Un abrazo. Juan Manuel. Juan Manuel había sido mi profesor de literatura
los dos años anteriores y aquel curso, mi último de instituto, le habían
concedido traslado a la ciudad señorial desde la que me escribía. Yo había sido
su alumno predilecto, había leído todos los libros que recomendaba y ganado
todos los concursos de poesía que organizaba. Intercambiamos un buen puñado de
cartas durante unos años. Yo le contaba mis desengaños amorosos o académicos y
le mandaba mis pretenciosos poemas. Él me aconsejaba sobre estos con tino de
experto y sobre aquellos con suficiencia de adulto, al tiempo que me ponía al
día de sus logros y proyectos literarios. En aquel tiempo llegó a publicar su
novela y se embarcó en un libro del que nadie podría decir a qué género
pertenecía. No recuerdo exactamente cuándo murió nuestra correspondencia, pero
cuando acabé la carrera ya no le escribí para decírselo. Tampoco escribía ya poesía.
Al
ver el puente sobre la hondura veo también la foto de la postal y se despierta
en mí exactamente el punto de vista en el que estaba situado a mis diecisiete años,
la idea del mundo, de mi corto pasado y del largo futuro que entonces tenía.

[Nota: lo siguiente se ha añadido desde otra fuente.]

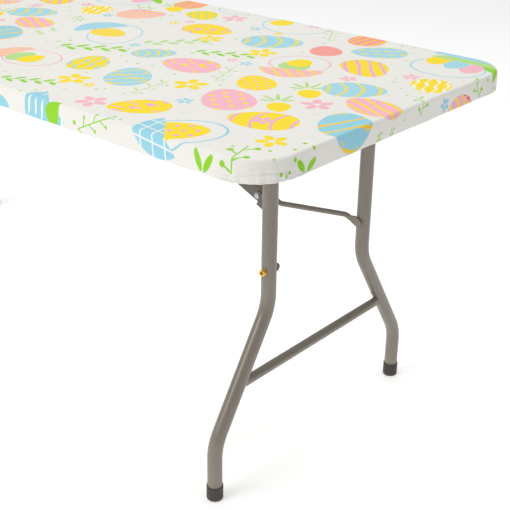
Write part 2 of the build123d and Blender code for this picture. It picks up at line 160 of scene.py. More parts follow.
class Shader:
    def __init__(self, name):
        self.material = bpy.data.materials.new(name)
        self.material.use_nodes = True
        self.tree = self.material.node_tree
        self.tree.nodes.clear()

    def add(self, kind, settings=None, sockets=None, output=0):
        node = self.tree.nodes.new(kind)
        for key, value in (settings or {}).items():
            setattr(node, key, value)
        for key, value in (sockets or {}).items():
            if isinstance(value, Signal):
                self.tree.links.new(value.socket, node.inputs[key])
            else:
                node.inputs[key].default_value = value
        return Signal(self, node.outputs[output]) if node.outputs else node

    def where(self, scale=(1, 1, 1), turn=(0, 0, 0)):
        spot = self.add("ShaderNodeTexCoord").output("Object")
        return self.add("ShaderNodeMapping", None, {"Vector": spot, "Rotation": turn, "Scale": scale})

    def noise(self, vector, scale, detail=2.0, roughness=0.5):
        sockets = {"Vector": vector, "Scale": scale, "Detail": detail, "Roughness": roughness}
        return self.add("ShaderNodeTexNoise", None, sockets)

    def attribute(self, name, output="Vector"):
        return self.add("ShaderNodeAttribute", {"attribute_name": name}).output(output)

    def split(self, vector):
        x = self.add("ShaderNodeSeparateXYZ", None, {"Vector": vector})
        return x, x.output("Y"), x.output("Z")

    def mix(self, factor, first, second):
        settings = {"data_type": "RGBA", "clamp_factor": True}
        return self.add("ShaderNodeMix", settings, {0: factor, 6: first, 7: second}, output=2)

    def range(self, value, low, high, newLow, newHigh):
        sockets = {"Value": value, "From Min": low, "From Max": high, "To Min": newLow, "To Max": newHigh}
        return self.add("ShaderNodeMapRange", None, sockets)

    def bump(self, height, depth, normal=None):
        # depth in metres from the lowest to the highest point
        sockets = {"Height": height, "Distance": depth, "Strength": 1.0}
        if normal is not None:
            sockets["Normal"] = normal
        return self.add("ShaderNodeBump", None, sockets)

    def finish(self, **sockets):
        named = {name.replace("_", " "): value for name, value in sockets.items()}
        surface = self.add("ShaderNodeBsdfPrincipled", None, named)
        self.add("ShaderNodeOutputMaterial", None, {"Surface": surface})
        return self.material


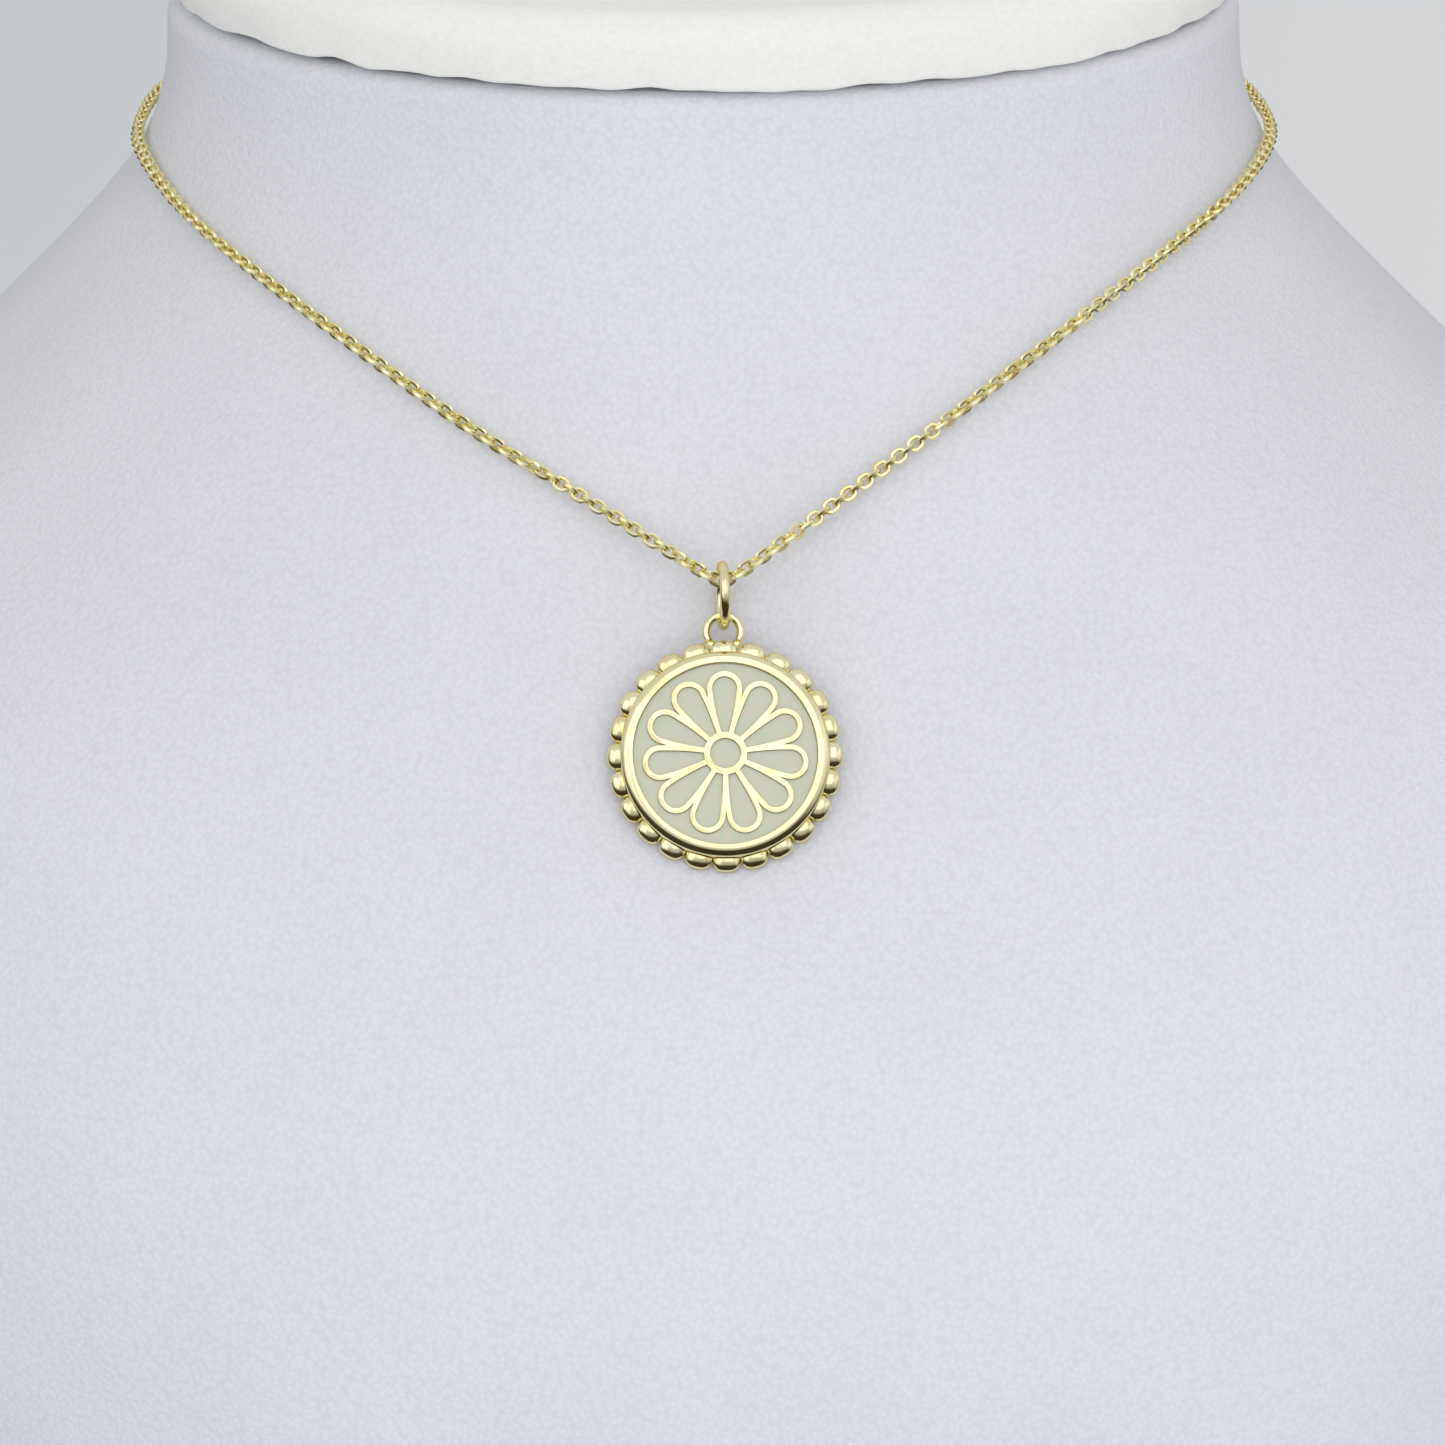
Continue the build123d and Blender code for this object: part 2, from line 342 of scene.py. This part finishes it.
def make_scallops(first_turn):
    """Every second one of the domed oval lobes round the edge, from this turn on."""
    radius = SCALLOP_LENGTH / 2
    bpy.ops.mesh.primitive_uv_sphere_add(segments=32, ring_count=20, radius=radius)
    lobe = added("scallop")
    bpy.ops.object.mode_set(mode="EDIT")
    bpy.ops.mesh.select_all(action="SELECT")
    bpy.ops.mesh.bisect(plane_co=(0, 0, 0), plane_no=(0, 0, 1), use_fill=True, clear_inner=True)
    bpy.ops.mesh.extrude_region_move(TRANSFORM_OT_translate={"value": (0, 0, -SCALLOP_EDGE)})
    pick(lobe, lambda point: point.z > 0.01 * MM)
    dome = (SCALLOP_HEIGHT - SCALLOP_EDGE) / radius
    bpy.ops.transform.resize(value=(1, 1, dome), center_override=(0, 0, 0))
    bpy.ops.mesh.select_all(action="SELECT")
    widening = SCALLOP_WIDTH / SCALLOP_LENGTH
    bpy.ops.transform.resize(value=(widening, 1, 1), center_override=(0, 0, 0))
    inner_end = DISH_RADIUS + RIM_FLAT_WIDTH - (SCALLOP_REACH - radius)
    cut_place = (0, inner_end, 0)
    bpy.ops.mesh.bisect(plane_co=cut_place, plane_no=(0, 1, 0), use_fill=True, clear_inner=True)
    bpy.ops.mesh.select_all(action="SELECT")
    bpy.ops.object.mode_set(mode="OBJECT")
    for vertex in lobe.data.vertices:
        across = abs(vertex.co.x) / (SCALLOP_WIDTH / 2)
        along = abs(vertex.co.y) / radius
        if across + along > 0.01:
            powers = across**SCALLOP_SQUARENESS + along**SCALLOP_SQUARENESS
            push = math.hypot(across, along) / powers ** (1 / SCALLOP_SQUARENESS)
            vertex.co.x *= push
            vertex.co.y *= push
    lobe.data.transform(Matrix.Translation((0, SCALLOP_REACH - radius, SCALLOP_EDGE)))
    lobe.data.transform(Matrix.Rotation(first_turn, 4, "Z"))
    return copies_round(lobe, SCALLOP_COUNT // 2, "scallops")


def petal_outline(grow):
    """Points round a petal's cell, grown by a margin: two long sides and a round tip up the Y axis."""
    side_steps = 10
    tip_steps = 22
    tip_centre = PETAL_TIP_REACH - PETAL_TIP_RADIUS
    chord_turn = math.atan2(PETAL_TIP_RADIUS - PETAL_FOOT_HALF, tip_centre - PETAL_FOOT_REACH)
    join_turn = chord_turn - math.radians(PETAL_SIDE_TURN) / 2
    foot = Vector((PETAL_FOOT_HALF, PETAL_FOOT_REACH))
    join = Vector((math.cos(join_turn), -math.sin(join_turn))) * PETAL_TIP_RADIUS
    join += Vector((0, tip_centre))
    across = Vector((math.cos(chord_turn), -math.sin(chord_turn)))
    bulge = (join - foot).length * math.tan(math.radians(PETAL_SIDE_TURN) / 4)
    control = (foot + join) / 2 + across * bulge
    half = []
    for index in range(side_steps):
        share = index / side_steps
        point = foot * (1 - share) ** 2 + control * 2 * share * (1 - share) + join * share**2
        lean = chord_turn + math.radians(PETAL_SIDE_TURN) * (0.5 - share)
        half.append(point + Vector((math.cos(lean), -math.sin(lean))) * grow)
    for index in range(tip_steps // 2):
        turn = -join_turn + (math.pi / 2 + join_turn) * index / (tip_steps // 2)
        tip = Vector((math.cos(turn), math.sin(turn))) * (PETAL_TIP_RADIUS + grow)
        half.append(tip + Vector((0, tip_centre)))
    mirrored = [Vector((-point.x, point.y)) for point in reversed(half)]
    return half + [Vector((0, PETAL_TIP_REACH + grow))] + mirrored


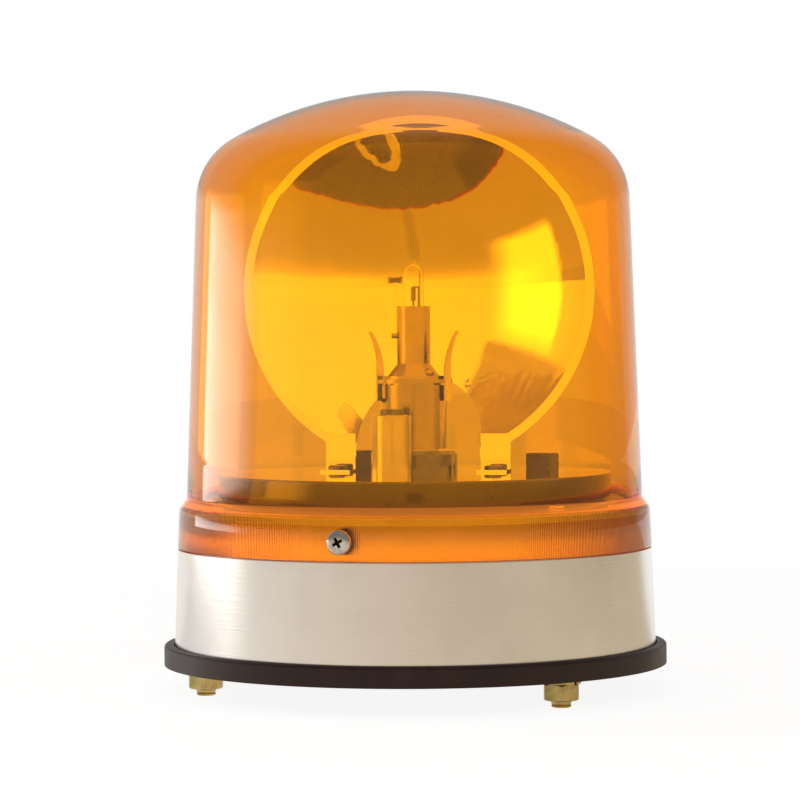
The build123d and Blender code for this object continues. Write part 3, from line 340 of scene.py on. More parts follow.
# Finishes
@dataclass(frozen=True)
class Finish:
    """A surface finish; each kind lays out its own nodes."""

    name: str

    def material(self, effects: Effects) -> bpy.types.Material:
        """Makes the material.

        Args:
            effects: the shared effect groups.

        Returns:
            The new material.
        """
        made = bpy.data.materials.new(self.name)
        made.use_nodes = True
        made.node_tree.nodes.clear()
        desk = Desk(made.node_tree)
        end = desk.add("OutputMaterial")
        self.lay_out(desk, effects, end)
        return made

    def lay_out(self, desk: Desk, effects: Effects, end: bpy.types.Node) -> None:
        """Lays out the finish's nodes; each kind has its own."""
        raise NotImplementedError

    @staticmethod
    def effect(desk: Desk, group: bpy.types.NodeTree, inputs: dict) -> bpy.types.Node:
        """Places a shared effect in a material.

        Args:
            desk: the material's desk.
            group: the effect's group.
            inputs: its values.

        Returns:
            The group node.
        """
        node = desk.add("Group", node_tree=group)
        for name, value in inputs.items():
            desk.feed(node.inputs[name], value)
        return node

    @staticmethod
    def place(desk: Desk, centre: Point = (0.0, 0.0)) -> bpy.types.NodeSocket:
        """The piece's own coordinates, moved so that a pattern is centred.

        Args:
            desk: the material's desk.
            centre: the pattern's middle, x and y in millimetres.

        Returns:
            The coordinates.
        """
        source = desk.add("TexCoord").outputs["Object"]
        if centre == (0.0, 0.0):
            return source
        moved = (-centre[0] * MM, -centre[1] * MM, 0.0)
        return desk.add("Mapping", {"Vector": source, "Location": moved}).outputs[0]

    @staticmethod
    def bump(
        desk: Desk, height: bpy.types.NodeSocket, strength: float, distance: float = GRAIN_HEIGHT
    ) -> bpy.types.NodeSocket:
        """Turns a height into a bumped normal.

        Args:
            desk: the material's desk.
            height: the height, from nought to one.
            strength: how strongly it shows.
            distance: how high one stands, in metres.

        Returns:
            The normal.
        """
        return desk.add("Bump", {"Strength": strength, "Distance": distance, "Height": height}).outputs[0]


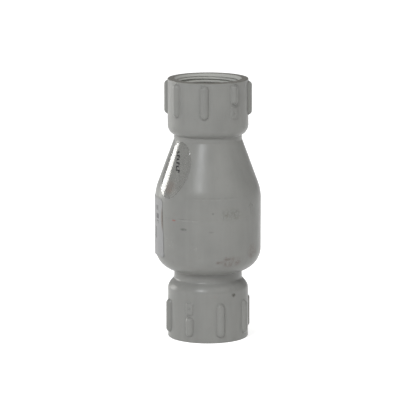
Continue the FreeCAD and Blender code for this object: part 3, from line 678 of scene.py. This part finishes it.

Siento y veo lo que entonces sentía y veía, como si no hubieran transcurrido
después más de treinta años. Esa perspectiva y la actual se dan al mismo tiempo
o, como ocurre con las imágenes ambiguas (el pato-conejo, la vieja-joven),
alternan tan rápidamente que dan la impresión de ser simultáneas. El
adolescente que fui y el hombre maduro que soy. La postal y el puente. En la ciudad
señorial venida a menos que visitaba por primera vez y en la que no sabía si
viviría todavía, quizá jubilado ya, mi profesor de literatura del instituto,
autor de tres o cuatro novelas descatalogadas, mi hijo mayor, diecisiete años, corto
pasado y largo futuro, me dijo:
—Papá, ¿qué ves en ese puente que tienes una expresión tan extraña?